Task – Gather up the lines with the word "that" in them.
## begin Entries supplied
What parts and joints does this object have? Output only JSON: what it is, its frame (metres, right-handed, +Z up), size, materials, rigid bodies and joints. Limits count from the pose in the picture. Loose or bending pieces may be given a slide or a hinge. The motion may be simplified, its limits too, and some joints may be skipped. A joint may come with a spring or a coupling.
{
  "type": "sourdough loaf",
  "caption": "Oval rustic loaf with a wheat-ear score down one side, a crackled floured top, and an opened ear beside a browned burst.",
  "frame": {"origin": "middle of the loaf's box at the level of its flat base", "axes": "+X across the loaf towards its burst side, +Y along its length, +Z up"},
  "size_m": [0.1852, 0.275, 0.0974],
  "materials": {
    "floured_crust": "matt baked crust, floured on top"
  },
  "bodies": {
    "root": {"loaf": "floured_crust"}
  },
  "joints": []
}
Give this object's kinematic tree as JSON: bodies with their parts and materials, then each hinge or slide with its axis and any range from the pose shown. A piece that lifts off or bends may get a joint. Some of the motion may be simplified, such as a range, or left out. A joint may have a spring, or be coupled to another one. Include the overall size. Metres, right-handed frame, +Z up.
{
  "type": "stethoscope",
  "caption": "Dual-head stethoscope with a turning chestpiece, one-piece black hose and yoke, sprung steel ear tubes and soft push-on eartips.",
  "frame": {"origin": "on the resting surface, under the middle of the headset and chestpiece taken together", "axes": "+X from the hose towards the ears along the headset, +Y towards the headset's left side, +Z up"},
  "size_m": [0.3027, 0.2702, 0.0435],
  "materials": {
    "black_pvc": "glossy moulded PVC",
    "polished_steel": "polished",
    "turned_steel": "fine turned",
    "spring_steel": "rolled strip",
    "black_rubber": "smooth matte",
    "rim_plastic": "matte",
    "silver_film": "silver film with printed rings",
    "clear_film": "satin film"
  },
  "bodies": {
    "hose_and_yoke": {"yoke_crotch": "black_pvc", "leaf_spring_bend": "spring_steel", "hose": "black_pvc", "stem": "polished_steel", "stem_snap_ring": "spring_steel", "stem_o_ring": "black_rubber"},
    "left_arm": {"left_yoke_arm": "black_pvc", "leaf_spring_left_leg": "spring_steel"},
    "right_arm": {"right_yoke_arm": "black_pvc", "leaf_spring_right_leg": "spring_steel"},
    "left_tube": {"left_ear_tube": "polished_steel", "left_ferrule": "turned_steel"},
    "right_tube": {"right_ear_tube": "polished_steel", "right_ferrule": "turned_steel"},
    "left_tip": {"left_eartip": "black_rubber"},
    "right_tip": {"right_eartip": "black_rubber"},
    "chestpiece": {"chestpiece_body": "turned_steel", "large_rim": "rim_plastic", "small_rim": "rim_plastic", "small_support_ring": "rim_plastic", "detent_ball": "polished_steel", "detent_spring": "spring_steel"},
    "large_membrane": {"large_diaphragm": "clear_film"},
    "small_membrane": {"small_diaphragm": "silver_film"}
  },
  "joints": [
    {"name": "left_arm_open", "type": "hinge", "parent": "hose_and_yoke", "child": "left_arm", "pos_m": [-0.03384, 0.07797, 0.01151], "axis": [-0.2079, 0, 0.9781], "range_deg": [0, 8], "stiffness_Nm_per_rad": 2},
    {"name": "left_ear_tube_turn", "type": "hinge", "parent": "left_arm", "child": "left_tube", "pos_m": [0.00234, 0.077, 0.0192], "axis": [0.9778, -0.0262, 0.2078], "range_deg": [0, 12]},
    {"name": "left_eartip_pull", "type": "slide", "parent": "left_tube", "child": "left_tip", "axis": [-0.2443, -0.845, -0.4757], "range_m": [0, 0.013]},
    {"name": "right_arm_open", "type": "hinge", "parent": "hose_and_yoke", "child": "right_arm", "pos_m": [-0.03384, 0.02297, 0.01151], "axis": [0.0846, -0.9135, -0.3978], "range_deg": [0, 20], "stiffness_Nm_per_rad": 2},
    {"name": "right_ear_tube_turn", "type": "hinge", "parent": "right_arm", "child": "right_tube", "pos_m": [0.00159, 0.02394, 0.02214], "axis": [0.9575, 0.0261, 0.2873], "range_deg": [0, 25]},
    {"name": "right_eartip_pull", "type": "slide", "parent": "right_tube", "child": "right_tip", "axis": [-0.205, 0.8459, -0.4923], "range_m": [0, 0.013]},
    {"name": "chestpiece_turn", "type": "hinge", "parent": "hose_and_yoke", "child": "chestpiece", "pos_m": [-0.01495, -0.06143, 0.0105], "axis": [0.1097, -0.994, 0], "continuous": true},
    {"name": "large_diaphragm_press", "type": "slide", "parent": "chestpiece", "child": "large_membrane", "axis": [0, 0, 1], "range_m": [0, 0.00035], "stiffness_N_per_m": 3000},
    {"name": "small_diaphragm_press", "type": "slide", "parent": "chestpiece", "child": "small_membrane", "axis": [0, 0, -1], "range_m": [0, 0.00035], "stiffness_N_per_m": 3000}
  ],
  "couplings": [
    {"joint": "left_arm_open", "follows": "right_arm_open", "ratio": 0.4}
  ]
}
## end Entries supplied
## begin Entries supplied
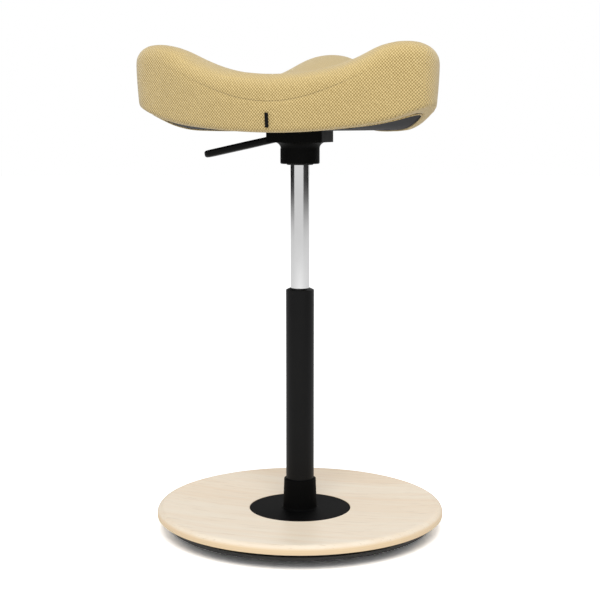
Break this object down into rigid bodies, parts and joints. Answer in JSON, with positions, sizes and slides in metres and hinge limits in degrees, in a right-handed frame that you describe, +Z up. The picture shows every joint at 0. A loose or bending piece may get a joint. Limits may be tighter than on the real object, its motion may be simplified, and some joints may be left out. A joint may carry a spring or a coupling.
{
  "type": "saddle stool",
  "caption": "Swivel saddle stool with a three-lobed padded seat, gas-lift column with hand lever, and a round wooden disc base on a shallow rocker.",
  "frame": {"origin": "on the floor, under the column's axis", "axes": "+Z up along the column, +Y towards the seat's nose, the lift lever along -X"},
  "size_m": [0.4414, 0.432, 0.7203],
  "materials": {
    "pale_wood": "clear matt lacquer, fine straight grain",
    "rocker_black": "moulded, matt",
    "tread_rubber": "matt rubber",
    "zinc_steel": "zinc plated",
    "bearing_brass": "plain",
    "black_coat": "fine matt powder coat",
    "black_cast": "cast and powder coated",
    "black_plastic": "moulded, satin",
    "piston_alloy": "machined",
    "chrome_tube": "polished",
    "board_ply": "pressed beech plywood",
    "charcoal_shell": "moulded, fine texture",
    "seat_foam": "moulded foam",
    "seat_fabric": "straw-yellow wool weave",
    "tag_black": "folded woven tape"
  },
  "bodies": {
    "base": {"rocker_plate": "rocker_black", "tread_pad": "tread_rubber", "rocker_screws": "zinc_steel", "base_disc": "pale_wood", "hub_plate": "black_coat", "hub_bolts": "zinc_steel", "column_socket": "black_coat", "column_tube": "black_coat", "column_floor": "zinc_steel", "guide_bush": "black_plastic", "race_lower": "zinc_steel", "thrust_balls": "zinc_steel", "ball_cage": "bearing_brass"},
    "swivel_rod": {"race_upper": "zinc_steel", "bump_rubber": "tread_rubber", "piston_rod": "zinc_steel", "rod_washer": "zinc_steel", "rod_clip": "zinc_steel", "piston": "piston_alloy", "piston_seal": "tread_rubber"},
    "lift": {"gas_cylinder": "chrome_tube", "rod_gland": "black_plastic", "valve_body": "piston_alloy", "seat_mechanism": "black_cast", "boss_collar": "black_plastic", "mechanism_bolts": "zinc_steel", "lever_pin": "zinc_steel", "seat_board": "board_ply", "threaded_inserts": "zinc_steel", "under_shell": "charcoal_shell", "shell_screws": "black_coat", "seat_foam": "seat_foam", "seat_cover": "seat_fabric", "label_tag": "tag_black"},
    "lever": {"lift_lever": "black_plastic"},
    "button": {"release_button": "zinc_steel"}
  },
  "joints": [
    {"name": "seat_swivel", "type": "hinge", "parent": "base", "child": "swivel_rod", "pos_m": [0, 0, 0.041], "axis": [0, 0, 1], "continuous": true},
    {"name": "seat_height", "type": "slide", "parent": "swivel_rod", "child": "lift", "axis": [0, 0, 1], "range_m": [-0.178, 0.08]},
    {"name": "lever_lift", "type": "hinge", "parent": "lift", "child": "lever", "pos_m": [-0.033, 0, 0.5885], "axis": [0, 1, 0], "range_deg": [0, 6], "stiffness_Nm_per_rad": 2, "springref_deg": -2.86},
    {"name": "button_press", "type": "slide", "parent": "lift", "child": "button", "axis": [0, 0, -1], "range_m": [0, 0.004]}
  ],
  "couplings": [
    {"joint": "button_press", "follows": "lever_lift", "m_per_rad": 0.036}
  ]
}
## end Entries supplied
Result of the task –
Give this object's kinematic tree as JSON: bodies with their parts and materials, then each hinge or slide with its axis and any range from the pose shown. A piece that lifts off or bends may get a joint. Some of the motion may be simplified, such as a range, or left out. A joint may have a spring, or be coupled to another one. Include the overall size. Metres, right-handed frame, +Z up.
Break this object down into rigid bodies, parts and joints. Answer in JSON, with positions, sizes and slides in metres and hinge limits in degrees, in a right-handed frame that you describe, +Z up. The picture shows every joint at 0. A loose or bending piece may get a joint. Limits may be tighter than on the real object, its motion may be simplified, and some joints may be left out. A joint may carry a spring or a coupling.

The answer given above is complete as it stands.